## Given request
Using the data that follows, return exactly the lines from the one that contains "for name, make" through the one that contains "return tuple(value /", ends included.
-=-=-
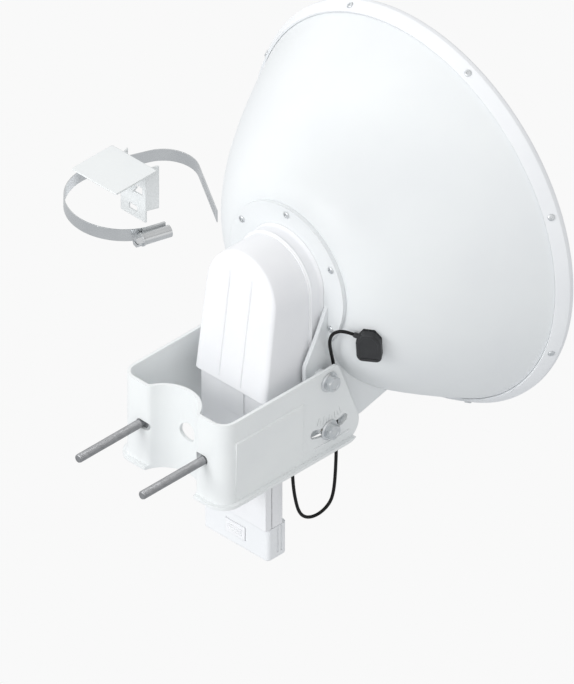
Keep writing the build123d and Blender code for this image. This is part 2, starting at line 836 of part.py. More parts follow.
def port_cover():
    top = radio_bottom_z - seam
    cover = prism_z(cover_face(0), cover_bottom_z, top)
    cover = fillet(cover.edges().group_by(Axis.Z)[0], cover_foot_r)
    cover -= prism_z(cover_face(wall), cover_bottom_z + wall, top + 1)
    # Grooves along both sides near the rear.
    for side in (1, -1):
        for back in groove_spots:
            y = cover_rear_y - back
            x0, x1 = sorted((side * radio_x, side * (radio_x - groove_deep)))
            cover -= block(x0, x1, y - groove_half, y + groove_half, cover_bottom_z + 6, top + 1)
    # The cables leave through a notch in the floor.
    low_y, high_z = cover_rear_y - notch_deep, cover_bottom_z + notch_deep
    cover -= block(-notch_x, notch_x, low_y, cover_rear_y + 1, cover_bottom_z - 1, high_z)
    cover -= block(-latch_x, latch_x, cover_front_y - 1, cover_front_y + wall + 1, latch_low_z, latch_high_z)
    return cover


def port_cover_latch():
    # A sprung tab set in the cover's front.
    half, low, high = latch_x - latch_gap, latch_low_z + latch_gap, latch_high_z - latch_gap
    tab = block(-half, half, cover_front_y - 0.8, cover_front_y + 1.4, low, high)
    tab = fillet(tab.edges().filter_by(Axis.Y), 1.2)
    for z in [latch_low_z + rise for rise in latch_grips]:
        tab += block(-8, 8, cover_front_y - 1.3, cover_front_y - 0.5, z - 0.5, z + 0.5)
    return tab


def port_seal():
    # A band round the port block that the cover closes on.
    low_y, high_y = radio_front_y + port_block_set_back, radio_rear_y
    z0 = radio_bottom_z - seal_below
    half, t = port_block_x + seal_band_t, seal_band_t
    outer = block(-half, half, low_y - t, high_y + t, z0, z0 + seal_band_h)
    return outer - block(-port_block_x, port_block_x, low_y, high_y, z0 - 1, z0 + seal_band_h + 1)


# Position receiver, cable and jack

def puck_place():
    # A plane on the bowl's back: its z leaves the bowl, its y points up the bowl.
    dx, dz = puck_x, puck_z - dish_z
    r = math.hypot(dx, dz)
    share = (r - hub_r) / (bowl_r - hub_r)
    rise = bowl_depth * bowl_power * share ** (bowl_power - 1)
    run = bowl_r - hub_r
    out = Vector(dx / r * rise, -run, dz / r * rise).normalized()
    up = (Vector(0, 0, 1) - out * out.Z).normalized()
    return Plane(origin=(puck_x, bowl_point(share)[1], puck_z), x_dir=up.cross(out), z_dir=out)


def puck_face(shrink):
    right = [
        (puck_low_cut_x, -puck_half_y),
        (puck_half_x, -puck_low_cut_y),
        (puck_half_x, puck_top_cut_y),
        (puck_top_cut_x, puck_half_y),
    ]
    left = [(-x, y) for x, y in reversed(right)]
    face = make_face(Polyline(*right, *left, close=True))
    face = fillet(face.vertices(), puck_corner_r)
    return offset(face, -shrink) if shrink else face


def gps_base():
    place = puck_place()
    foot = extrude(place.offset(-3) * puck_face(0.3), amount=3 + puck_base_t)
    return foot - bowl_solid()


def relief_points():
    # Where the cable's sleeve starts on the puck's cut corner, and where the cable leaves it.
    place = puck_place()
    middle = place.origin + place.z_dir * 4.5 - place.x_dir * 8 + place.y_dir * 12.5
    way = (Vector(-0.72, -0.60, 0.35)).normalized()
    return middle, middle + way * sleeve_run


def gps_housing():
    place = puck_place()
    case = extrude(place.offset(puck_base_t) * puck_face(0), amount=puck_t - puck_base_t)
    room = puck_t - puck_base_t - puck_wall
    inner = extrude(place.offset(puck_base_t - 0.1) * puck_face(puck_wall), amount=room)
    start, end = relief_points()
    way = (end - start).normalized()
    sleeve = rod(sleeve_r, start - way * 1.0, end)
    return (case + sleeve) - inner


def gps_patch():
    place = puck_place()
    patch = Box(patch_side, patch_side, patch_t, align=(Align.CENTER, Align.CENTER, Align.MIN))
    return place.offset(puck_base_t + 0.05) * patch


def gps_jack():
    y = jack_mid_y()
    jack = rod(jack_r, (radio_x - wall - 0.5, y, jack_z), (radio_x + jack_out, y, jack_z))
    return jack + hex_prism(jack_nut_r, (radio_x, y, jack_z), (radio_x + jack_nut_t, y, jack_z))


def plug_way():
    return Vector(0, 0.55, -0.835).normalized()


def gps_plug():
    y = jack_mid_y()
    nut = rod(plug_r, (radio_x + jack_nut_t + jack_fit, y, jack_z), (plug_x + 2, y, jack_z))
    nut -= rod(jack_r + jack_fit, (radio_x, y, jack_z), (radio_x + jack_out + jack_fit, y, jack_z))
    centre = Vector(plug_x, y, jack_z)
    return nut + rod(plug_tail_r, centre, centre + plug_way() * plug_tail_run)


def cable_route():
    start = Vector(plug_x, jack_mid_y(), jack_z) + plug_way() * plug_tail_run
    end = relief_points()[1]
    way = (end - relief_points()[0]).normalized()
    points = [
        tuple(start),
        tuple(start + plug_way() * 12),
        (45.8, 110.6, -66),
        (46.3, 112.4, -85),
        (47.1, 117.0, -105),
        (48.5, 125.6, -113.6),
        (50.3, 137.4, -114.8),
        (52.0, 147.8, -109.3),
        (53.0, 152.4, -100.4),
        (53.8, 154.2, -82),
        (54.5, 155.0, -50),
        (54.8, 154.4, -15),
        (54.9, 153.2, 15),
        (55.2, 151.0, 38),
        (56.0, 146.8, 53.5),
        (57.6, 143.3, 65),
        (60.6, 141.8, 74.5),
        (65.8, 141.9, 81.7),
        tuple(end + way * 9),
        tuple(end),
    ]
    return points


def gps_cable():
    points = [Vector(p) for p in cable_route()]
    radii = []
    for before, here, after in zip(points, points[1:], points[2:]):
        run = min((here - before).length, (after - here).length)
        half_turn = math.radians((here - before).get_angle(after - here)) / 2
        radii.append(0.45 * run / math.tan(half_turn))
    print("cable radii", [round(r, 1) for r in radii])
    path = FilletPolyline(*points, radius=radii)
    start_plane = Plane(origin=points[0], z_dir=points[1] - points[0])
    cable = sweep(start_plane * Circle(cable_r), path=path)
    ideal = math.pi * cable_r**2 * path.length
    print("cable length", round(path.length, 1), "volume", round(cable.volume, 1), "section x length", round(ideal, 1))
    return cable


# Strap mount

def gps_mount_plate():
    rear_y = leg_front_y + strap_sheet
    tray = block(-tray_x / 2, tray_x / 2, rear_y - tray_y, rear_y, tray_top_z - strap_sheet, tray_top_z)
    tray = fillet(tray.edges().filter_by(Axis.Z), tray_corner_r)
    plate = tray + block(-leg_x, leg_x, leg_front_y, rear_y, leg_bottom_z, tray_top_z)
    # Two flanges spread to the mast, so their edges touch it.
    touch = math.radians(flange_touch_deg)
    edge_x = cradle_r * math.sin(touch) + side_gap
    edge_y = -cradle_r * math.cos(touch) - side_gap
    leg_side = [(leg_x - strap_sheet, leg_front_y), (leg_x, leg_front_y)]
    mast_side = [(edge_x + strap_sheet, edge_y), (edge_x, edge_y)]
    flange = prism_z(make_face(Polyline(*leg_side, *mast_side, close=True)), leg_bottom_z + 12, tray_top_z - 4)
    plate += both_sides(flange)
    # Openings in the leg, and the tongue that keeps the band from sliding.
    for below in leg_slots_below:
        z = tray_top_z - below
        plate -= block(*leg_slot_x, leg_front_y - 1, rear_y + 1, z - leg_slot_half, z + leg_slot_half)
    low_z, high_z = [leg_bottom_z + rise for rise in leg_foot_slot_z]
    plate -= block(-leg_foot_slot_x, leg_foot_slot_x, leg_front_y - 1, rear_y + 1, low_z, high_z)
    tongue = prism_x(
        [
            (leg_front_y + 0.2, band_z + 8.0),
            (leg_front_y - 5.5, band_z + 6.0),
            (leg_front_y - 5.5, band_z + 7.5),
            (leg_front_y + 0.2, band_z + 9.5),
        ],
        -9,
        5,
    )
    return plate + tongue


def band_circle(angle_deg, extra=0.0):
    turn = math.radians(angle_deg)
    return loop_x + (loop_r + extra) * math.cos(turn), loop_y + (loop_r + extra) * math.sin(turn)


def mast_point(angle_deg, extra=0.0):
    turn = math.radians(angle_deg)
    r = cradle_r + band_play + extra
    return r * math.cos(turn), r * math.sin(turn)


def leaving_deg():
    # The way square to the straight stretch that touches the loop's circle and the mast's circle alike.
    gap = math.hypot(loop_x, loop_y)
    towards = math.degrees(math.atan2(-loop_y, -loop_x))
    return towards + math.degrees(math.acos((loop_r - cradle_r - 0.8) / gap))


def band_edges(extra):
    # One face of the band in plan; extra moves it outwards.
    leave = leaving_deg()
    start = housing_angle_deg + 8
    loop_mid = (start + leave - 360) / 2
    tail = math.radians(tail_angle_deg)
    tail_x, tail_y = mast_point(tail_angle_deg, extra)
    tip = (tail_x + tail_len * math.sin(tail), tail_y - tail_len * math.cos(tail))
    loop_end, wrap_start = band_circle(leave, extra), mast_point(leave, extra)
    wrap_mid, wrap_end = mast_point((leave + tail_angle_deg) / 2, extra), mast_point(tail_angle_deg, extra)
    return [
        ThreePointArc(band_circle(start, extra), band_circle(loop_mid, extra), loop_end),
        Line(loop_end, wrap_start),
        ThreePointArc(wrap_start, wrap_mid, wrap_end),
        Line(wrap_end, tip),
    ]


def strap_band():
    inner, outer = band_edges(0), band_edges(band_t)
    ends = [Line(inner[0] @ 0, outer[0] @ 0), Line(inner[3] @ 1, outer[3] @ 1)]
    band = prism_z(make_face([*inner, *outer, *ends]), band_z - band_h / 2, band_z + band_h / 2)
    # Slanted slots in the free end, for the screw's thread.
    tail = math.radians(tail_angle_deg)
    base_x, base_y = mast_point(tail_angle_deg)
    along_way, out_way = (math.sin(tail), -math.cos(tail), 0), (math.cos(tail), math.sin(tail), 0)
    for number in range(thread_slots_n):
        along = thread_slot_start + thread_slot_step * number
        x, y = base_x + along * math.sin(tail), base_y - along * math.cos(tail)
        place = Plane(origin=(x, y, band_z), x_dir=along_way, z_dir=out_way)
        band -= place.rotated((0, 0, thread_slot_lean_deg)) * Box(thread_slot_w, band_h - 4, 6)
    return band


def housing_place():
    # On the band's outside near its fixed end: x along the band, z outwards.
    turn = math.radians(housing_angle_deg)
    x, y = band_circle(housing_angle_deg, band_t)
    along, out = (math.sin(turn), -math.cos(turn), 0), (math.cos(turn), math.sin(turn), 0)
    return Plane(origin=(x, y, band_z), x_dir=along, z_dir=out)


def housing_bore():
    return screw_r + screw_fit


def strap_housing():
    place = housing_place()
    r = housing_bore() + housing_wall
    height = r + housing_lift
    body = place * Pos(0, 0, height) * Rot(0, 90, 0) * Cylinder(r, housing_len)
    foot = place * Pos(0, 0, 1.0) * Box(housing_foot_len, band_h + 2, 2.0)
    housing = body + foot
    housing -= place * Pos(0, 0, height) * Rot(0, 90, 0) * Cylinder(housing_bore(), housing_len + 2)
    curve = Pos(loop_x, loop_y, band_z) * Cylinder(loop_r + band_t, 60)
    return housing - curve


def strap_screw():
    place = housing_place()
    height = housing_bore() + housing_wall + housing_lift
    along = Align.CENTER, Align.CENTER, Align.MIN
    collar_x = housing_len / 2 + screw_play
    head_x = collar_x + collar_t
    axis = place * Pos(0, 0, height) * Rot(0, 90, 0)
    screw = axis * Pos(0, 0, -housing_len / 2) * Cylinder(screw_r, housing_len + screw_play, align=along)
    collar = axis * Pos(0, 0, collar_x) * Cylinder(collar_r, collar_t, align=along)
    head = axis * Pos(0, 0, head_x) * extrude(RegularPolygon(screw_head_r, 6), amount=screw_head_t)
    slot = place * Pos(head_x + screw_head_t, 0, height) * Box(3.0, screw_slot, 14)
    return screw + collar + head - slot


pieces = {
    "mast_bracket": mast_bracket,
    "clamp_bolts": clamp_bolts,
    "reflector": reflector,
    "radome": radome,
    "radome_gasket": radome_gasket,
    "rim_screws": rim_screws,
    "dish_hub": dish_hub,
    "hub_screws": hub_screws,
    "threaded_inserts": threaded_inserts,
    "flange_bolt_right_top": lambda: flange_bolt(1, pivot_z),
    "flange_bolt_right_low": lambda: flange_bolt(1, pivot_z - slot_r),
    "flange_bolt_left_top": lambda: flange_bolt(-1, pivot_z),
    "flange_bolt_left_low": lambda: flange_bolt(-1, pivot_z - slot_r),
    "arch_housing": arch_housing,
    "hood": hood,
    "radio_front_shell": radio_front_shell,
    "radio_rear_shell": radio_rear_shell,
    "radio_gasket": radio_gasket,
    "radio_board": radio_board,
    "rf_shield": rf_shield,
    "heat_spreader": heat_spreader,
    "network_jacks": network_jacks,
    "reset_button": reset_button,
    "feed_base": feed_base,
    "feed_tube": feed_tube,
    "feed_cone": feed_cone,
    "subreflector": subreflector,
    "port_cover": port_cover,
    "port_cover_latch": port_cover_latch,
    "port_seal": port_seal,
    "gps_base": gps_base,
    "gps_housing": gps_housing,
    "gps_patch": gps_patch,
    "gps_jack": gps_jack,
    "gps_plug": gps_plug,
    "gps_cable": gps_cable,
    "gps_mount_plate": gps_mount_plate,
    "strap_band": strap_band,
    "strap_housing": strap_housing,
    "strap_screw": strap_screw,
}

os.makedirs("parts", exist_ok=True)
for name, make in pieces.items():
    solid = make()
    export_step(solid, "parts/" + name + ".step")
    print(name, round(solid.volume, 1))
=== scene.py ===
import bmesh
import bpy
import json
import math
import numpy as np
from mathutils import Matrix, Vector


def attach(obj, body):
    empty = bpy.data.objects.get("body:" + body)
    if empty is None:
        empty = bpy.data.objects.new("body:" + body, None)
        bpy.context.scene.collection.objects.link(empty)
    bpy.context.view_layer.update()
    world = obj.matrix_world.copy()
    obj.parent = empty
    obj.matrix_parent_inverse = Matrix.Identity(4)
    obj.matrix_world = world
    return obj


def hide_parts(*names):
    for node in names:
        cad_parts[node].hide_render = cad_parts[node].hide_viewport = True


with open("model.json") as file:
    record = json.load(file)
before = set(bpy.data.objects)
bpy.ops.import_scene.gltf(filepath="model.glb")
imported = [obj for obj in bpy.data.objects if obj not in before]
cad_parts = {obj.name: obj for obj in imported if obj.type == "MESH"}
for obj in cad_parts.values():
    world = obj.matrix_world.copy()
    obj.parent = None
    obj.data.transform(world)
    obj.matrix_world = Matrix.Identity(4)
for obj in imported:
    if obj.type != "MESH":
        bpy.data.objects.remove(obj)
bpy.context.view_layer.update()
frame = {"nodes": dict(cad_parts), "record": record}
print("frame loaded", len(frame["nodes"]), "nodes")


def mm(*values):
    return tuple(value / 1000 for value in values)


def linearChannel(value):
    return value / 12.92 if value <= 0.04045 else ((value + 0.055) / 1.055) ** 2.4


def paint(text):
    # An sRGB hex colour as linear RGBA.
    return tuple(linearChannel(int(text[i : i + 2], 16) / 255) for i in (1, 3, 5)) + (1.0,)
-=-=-
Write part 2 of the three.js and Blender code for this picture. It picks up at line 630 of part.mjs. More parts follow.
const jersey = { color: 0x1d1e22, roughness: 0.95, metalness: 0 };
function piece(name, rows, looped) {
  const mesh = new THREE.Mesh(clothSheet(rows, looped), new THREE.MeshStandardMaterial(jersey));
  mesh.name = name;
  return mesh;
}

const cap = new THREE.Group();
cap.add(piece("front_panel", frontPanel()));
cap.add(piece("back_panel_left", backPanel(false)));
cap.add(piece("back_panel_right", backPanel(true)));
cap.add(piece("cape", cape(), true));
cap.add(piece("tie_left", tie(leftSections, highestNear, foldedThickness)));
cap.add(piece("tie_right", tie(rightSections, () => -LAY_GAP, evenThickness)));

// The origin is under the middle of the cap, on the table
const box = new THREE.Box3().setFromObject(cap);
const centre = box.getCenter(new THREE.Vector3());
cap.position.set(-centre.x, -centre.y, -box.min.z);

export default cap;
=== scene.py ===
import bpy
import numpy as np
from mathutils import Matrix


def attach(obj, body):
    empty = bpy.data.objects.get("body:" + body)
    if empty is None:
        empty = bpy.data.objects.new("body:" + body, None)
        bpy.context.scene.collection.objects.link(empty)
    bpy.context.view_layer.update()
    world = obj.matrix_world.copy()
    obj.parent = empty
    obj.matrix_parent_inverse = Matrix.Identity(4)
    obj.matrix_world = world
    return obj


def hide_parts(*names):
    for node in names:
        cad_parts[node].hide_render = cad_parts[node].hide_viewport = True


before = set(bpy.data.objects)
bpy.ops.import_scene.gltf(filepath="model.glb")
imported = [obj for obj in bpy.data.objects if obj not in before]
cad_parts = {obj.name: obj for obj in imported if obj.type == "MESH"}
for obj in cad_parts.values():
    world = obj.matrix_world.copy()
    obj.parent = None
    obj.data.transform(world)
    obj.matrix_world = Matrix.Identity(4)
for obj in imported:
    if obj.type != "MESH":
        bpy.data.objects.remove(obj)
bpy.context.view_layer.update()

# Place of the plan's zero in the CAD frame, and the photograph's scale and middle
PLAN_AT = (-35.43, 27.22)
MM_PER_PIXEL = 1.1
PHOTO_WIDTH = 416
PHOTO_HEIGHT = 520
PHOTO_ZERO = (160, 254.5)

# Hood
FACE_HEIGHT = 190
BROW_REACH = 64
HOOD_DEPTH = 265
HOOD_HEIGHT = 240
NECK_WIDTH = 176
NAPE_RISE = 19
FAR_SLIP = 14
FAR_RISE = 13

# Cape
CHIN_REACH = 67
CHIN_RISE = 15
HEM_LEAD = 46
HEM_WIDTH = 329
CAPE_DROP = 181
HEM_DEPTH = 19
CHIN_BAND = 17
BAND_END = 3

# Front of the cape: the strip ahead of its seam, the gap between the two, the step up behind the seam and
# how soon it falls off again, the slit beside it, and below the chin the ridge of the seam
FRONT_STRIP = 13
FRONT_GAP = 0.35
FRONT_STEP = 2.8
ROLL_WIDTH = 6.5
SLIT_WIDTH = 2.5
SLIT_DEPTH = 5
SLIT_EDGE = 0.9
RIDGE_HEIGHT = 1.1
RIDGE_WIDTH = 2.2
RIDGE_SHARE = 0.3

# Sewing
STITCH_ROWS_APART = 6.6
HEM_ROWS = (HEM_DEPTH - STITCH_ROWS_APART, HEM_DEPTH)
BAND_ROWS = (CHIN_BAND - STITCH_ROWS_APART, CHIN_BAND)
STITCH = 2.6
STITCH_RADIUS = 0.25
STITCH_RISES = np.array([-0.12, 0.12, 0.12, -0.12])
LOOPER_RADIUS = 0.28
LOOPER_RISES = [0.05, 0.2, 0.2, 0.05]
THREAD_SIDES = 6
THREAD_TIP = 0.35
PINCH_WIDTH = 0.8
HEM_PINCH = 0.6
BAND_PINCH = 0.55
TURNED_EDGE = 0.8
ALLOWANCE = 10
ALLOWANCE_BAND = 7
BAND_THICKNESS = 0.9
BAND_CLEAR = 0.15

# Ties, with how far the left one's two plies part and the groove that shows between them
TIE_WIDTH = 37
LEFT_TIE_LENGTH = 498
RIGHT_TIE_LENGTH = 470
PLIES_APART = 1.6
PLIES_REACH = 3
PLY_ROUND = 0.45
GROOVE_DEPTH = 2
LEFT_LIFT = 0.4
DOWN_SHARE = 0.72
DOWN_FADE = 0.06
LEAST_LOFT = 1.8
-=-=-
## Solution for this problem
for name, make in pieces.items():
    solid = make()
    export_step(solid, "parts/" + name + ".step")
    print(name, round(solid.volume, 1))
=== scene.py ===
import bmesh
import bpy
import json
import math
import numpy as np
from mathutils import Matrix, Vector


def attach(obj, body):
    empty = bpy.data.objects.get("body:" + body)
    if empty is None:
        empty = bpy.data.objects.new("body:" + body, None)
        bpy.context.scene.collection.objects.link(empty)
    bpy.context.view_layer.update()
    world = obj.matrix_world.copy()
    obj.parent = empty
    obj.matrix_parent_inverse = Matrix.Identity(4)
    obj.matrix_world = world
    return obj


def hide_parts(*names):
    for node in names:
        cad_parts[node].hide_render = cad_parts[node].hide_viewport = True


with open("model.json") as file:
    record = json.load(file)
before = set(bpy.data.objects)
bpy.ops.import_scene.gltf(filepath="model.glb")
imported = [obj for obj in bpy.data.objects if obj not in before]
cad_parts = {obj.name: obj for obj in imported if obj.type == "MESH"}
for obj in cad_parts.values():
    world = obj.matrix_world.copy()
    obj.parent = None
    obj.data.transform(world)
    obj.matrix_world = Matrix.Identity(4)
for obj in imported:
    if obj.type != "MESH":
        bpy.data.objects.remove(obj)
bpy.context.view_layer.update()
frame = {"nodes": dict(cad_parts), "record": record}
print("frame loaded", len(frame["nodes"]), "nodes")


def mm(*values):
    return tuple(value / 1000 for value in values)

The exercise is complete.